In July, the National Grid Electricity System Operator (ESO) proposed changes to the Capacity Market (CM) de-rating factors methodology to a ‘Scaled Equivalent Firm Capacity’ (EFC) approach. The first time they will be in use will be for the T-1 and T-4 CM delivery years.
The EFC approach is a method used to determine the reliable capacity contribution of a variable renewable energy source – such as wind or solar – by calculating the amount of firm, conventional generation it can replace while maintaining the same level of system reliability. This approach quantifies the contribution of renewables in terms of the equivalent amount of reliable, dispatchable power they provide to the grid.
A de-rating factor is a reduction applied to the nominal capacity of electrical equipment or power systems, such as those managed by the National Grid, to ensure reliable performance under varying operational and environmental conditions. It assumes that nameplate capacity may not be available when its needed – for example, for solar, this could mean the system producing significantly less power due to reduced sunlight on a cloudy day.

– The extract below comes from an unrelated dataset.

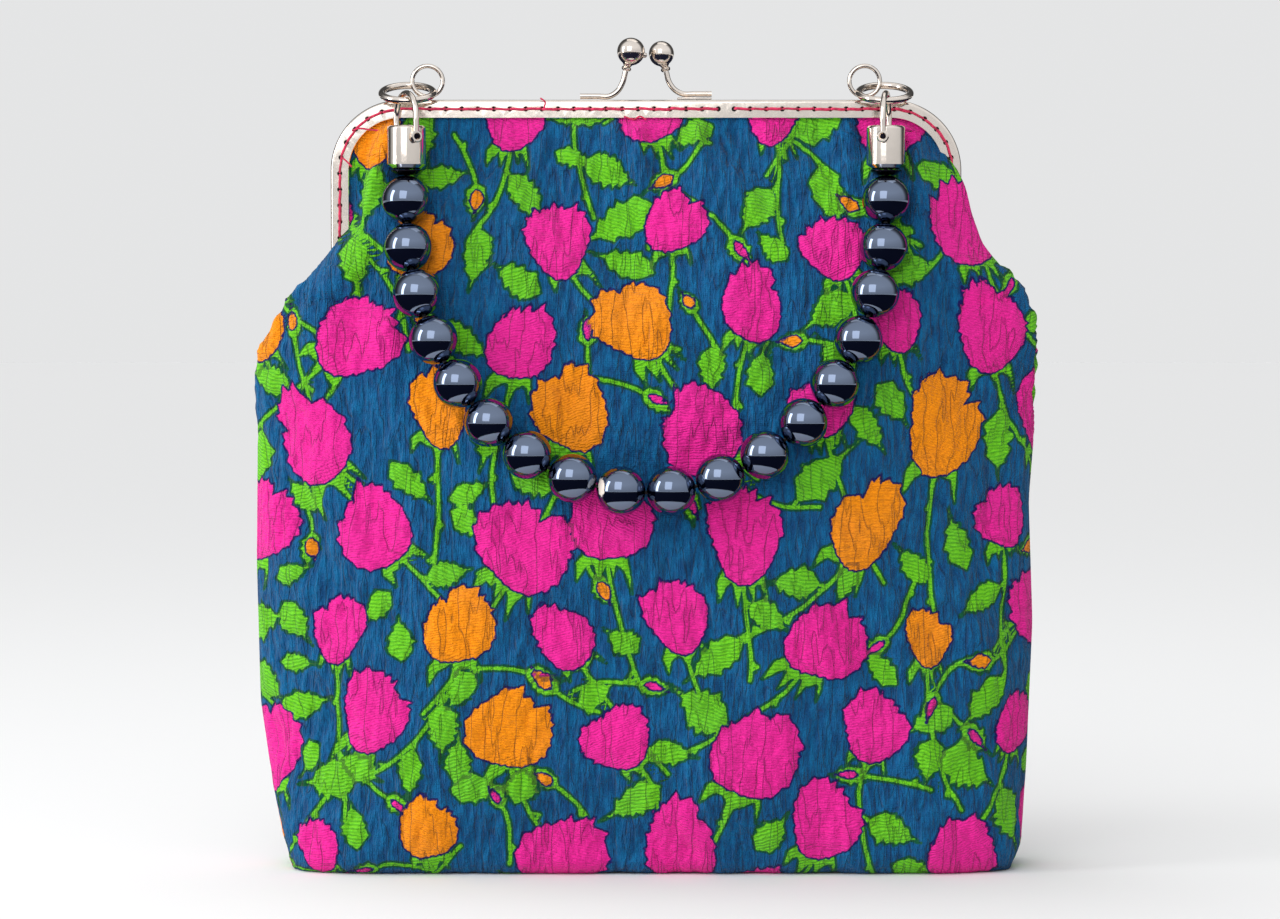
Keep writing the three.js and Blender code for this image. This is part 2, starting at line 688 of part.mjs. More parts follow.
function strandPoint(turn) {
  const x = strandTop.x * Math.sin(turn);
  const z = strandTop.z - STRAND_DROP * Math.cos(turn);
  let rest = -strandTop.y;
  // The bead keeps clear of the fabric all round its back
  for (const [dx, dz] of [[0, 0], [0.5, 0], [-0.5, 0], [0, 0.5], [0, -0.5], [0, -0.8]]) {
    const lean = Math.sqrt(1 - dx ** 2 - dz ** 2) * beadRadius;
    rest = Math.max(rest, frontFabric(x + dx * beadRadius, z + dz * beadRadius) + lean + CLEARANCE * 2);
  }
  return new THREE.Vector3(x, -rest, z);
}

// Bead centres of one side, from the middle up, each a pitch from the one before it
function beadPlaces(side) {
  const places = [];
  const steps = 2000;
  let last = new THREE.Vector3(0, strandPoint(0).y, strandPoint(0).z);
  for (let i = 1; places.length < BEADS_PER_SIDE && i < steps * 1.5; i++) {
    const point = strandPoint((Math.PI / 2) * (i / steps));
    if (point.distanceTo(last) >= (places.length === 0 ? BEAD_PITCH / 2 : BEAD_PITCH)) {
      places.push(point);
      last = point;
    }
  }
  return places.map((place) => new THREE.Vector3(side * place.x, place.y, place.z));
}

const beadCentres = [...beadPlaces(-1).reverse(), ...beadPlaces(1)];

function bead(centre, direction) {
  const start = Math.asin(boreRadius / beadRadius);
  const steps = 6;
  const profile = [];
  for (let i = 0; i <= steps; i++) {
    const turn = Math.PI - start - ((Math.PI - 2 * start) * i) / steps;
    profile.push([beadRadius * Math.sin(turn), beadRadius * Math.cos(turn)]);
  }
  profile.push(profile[0]);
  return turned(profile, 12, direction, centre);
}

// Where the cord passes out of an end cap, or, with a rise, where it ends inside it
function cordMouth(side, rise) {
  const place = pinCentre(side);
  place.z += rise - capBottomBelowPin - CLEARANCE - BEAD_CAP_HEIGHT;
  return place;
}

function cordRoute() {
  const insideCap = BEAD_CAP_HEIGHT + CLEARANCE + CAP_ABOVE_PIN / 2;
  return new THREE.CatmullRomCurve3(
    [
      cordMouth(-1, insideCap),
      cordMouth(-1, 0),
      ...beadCentres,
      cordMouth(1, 0),
      cordMouth(1, insideCap),
    ],
    false,
    "centripetal",
  );
}

// Assembly
const handbag = new THREE.Group();
const body = new THREE.Group();
const frontHalf = new THREE.Group();
const rearHalf = new THREE.Group();
const handle = new THREE.Group();
handbag.add(body, frontHalf, rearHalf, handle);

piece(body, "bag_body", bodyCloth(), jacquard);
piece(body, "bag_lining", liningCup(), liningCloth);
piece(body, "left_hinge_rivet", hingeRivet(-1), nickel);
piece(body, "right_hinge_rivet", hingeRivet(1), nickel);

piece(frontHalf, "front_frame", frameHalf(frontTabs), nickel);
piece(frontHalf, "front_upper_panel", upperPanel(-1), jacquard);
piece(frontHalf, "front_clasp_arm", claspArm(-1, -claspY, 0), nickel);
piece(frontHalf, "front_clasp_ball", claspBall(-1, -claspY, FRONT_BALL_DIAMETER), nickel);
piece(frontHalf, "left_loop", loop(-1), nickel);
piece(frontHalf, "right_loop", loop(1), nickel);

const rearFrame = frameHalf(rearTabs).rotateZ(Math.PI);
piece(rearHalf, "rear_frame", rearFrame, nickel);
piece(rearHalf, "rear_upper_panel", upperPanel(1), jacquard);
piece(rearHalf, "rear_clasp_seat", claspSeat(), nickel);
piece(rearHalf, "rear_clasp_arm", claspArm(1, claspY, REAR_SEAT_HEIGHT), nickel);
piece(rearHalf, "rear_clasp_ball", claspBall(1, claspY, REAR_BALL_DIAMETER), nickel);

for (const [name, side, turn] of [
  ["left", -1, LEFT_BAIL_TURN],
  ["right", 1, RIGHT_BAIL_TURN],
]) {
  piece(handbag, `${name}_ring`, ring(side), nickel);
  piece(handle, `${name}_bail`, bail(side, turn), nickel);
  piece(handle, `${name}_bail_pin`, bailPin(side, turn), nickel);
  piece(handle, `${name}_end_cap`, endCap(side, turn), nickel);
  piece(handle, `${name}_bead_cap`, beadCap(side), darkMetal);
}

const onCord = [cordMouth(-1, 0), ...beadCentres, cordMouth(1, 0)];
beadCentres.forEach((centre, i) => {
  const direction = onCord[i + 2].clone().sub(onCord[i]);
  piece(handle, `bead_${String(i + 1).padStart(2, "0")}`, bead(centre, direction), gunmetal);
});
piece(handle, "handle_cord", wire(cordRoute(), CORD_DIAMETER, 38, 6), stringing);

export default handbag;
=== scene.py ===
"""A clasp-frame handbag of floral jacquard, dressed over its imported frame.

Every piece is in metres, in the frame's own axes: X to the right, the front faces -Y, Z up.
Sizes below are worked out in millimetres and become metres where a mesh is made.
"""

import json
import math
from types import SimpleNamespace

import bmesh
import bpy
import numpy as np
from bpy.props import FloatProperty, FloatVectorProperty, IntProperty, PointerProperty
from mathutils import Matrix, Vector


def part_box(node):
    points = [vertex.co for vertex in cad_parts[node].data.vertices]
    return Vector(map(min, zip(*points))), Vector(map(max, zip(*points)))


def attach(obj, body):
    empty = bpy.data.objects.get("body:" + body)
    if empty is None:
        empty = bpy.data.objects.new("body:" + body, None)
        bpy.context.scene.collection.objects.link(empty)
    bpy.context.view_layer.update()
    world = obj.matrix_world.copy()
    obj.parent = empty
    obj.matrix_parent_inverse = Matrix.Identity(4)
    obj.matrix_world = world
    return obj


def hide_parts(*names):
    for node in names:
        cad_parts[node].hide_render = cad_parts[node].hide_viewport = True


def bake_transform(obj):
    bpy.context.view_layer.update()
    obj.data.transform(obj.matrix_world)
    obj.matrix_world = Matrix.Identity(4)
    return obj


bl_info = {
    "name": "Clasp frame handbag",
    "version": (1, 0, 0),
    "blender": (4, 5, 0),
    "location": "3D View > Sidebar > Handbag",
    "description": "Dresses a clasp frame handbag: cloth, frame, stitching, clasp, rings and beaded handle",
    "category": "Object",
}

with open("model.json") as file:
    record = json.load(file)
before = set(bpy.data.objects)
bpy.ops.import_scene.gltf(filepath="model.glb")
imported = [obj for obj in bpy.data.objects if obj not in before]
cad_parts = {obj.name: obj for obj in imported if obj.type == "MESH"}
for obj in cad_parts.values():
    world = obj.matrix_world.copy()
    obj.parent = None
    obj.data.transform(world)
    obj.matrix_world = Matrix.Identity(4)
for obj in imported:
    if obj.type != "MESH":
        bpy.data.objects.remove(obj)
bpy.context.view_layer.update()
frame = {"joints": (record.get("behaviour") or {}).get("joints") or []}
MM = 0.001


def box(node):
    """Lowest and highest corner of a node, in millimetres."""
    return tuple(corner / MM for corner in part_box(node))


def middle(node):
    low, high = box(node)
    return (low + high) / 2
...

Making the market more competitive
Years had passed with the de-factoring calculating methodologies largely being unchanged – however, at the time of their inception in 2017, the UK Battery Storage Database report from 2017 shows installations for large-scale battery storage only reached 100MW of capacity across the UK. As the Battery Energy Storage Systems (BESS) sector was still in its infancy compared to today, the ESO de-rating factors assessment mostly focused on pumped hydro.
Under the old methodology, the ESO published its de-rating factors assessment for duration limited storages. Those with a smaller energy duration were penalised more than those with a larger energy duration. This allowed asset owners to get creative by entering their batteries at a higher duration than the nameplate. They could enter a battery at 1MW for nine hours rather than 9MW for one hour. The energy received by the grid is the same in both examples, but the higher duration was penalised less under the previous system.
The proposed changes to the EFC approach are good news for battery storage in the CM auctions. This is because the proportion of the asset’s capacity that is paid under a CM contract will increase due to changes in the de-rating factors. This will tip the scales in time as more assets will count towards ESO’s overall procurement volume, therefore marking the market a more competitive space.
Extended Performance Testing
Extended performance testing (EPT) is a demonstration of the asset’s capability to deliver its CM obligations (power and duration) if it secures a CM contract. The threshold for passing this test is >= 95% of the full nameplate capacity, not its de-rated one – which is typically much lower. So, a 50MW/100MWh BESS needs to demonstrate a minimum of 47.5MWs (95% of nameplate) over a two-hour period. If it’s secured a two-hour CM contract, then this test is repeated every three years – usually in the winter months.
For a reasonably new asset, EPT is not a problem as it is able to deliver this comfortably. For an older asset, this becomes more difficult.
Batteries degrade over their useful life, which creates a problem for asset owners. A battery may be considered ‘end of life’ when it’s somewhere between 60-65% of its beginning of life capacity.
At this point, a 100MWh battery is now somewhere between 60-65MWh, and it can no longer meet the CM obligations of 50MW for two hours. If an asset has a 15-year CM contract, and degradation hasn’t been factored, there is a risk of defaulting, and the contract would be terminated.
An asset owner could consider bidding their asset on the degradation towards the end of the capacity warranty. However, this approach is counterintuitive for asset owners, as it leaves potential additional capacity on the table that ultimately cannot be optimised in this way.
Another option is to turn to the secondary market to ‘trade’ the capacity shortfall to a different Capacity Market Unit (CMU). Under the previous system, it could lead to unnecessary termination of CM contracts, or a reduction in volume so the EPT could still be passed.
The purpose of the CM is to strengthen the UK’s energy resilience. So, if the additional volume is being left outside of a contract, it will not help to strengthen energy resilience in the UK.
Removing uncertainty for BESS asset owners
This year, the UK Government outlined changes to the Capacity Market Rules. Previously, Capacity Market rules were understood to outline that, once a generating unit had prequalified for the CM, no changes could be made to that Capacity Market Unit (CMU). Although, it was later clarified that a battery could be augmented.
In the CM rule updates in July 2024, there is now updated guidance around the original rule that removes any ambiguity. Rule 4.4.4 now includes wording specifically for batteries. The new rule definition allows for augmenting and repowering of the Battery Energy Storage System (BESS). This is welcome news for BESS asset owners because it removes all uncertainties that existed before.
Most conscientious asset owners will be thinking of the ‘end of life’ from the beginning of life, such as when to consider replacing the batteries, or augmenting them. However, it’s not that straightforward, and considerations need to be made from the start of the project in the planning and procurement stages.
The recent changes to the UK Capacity Market, including the introduction of the EFC approach, and changes to EPT testing, present a promising opportunity for BESS asset owners. The changes offer enhanced revenue potential and a more stable investment environment as energy storage becomes increasingly critical in the UK’s energy transition.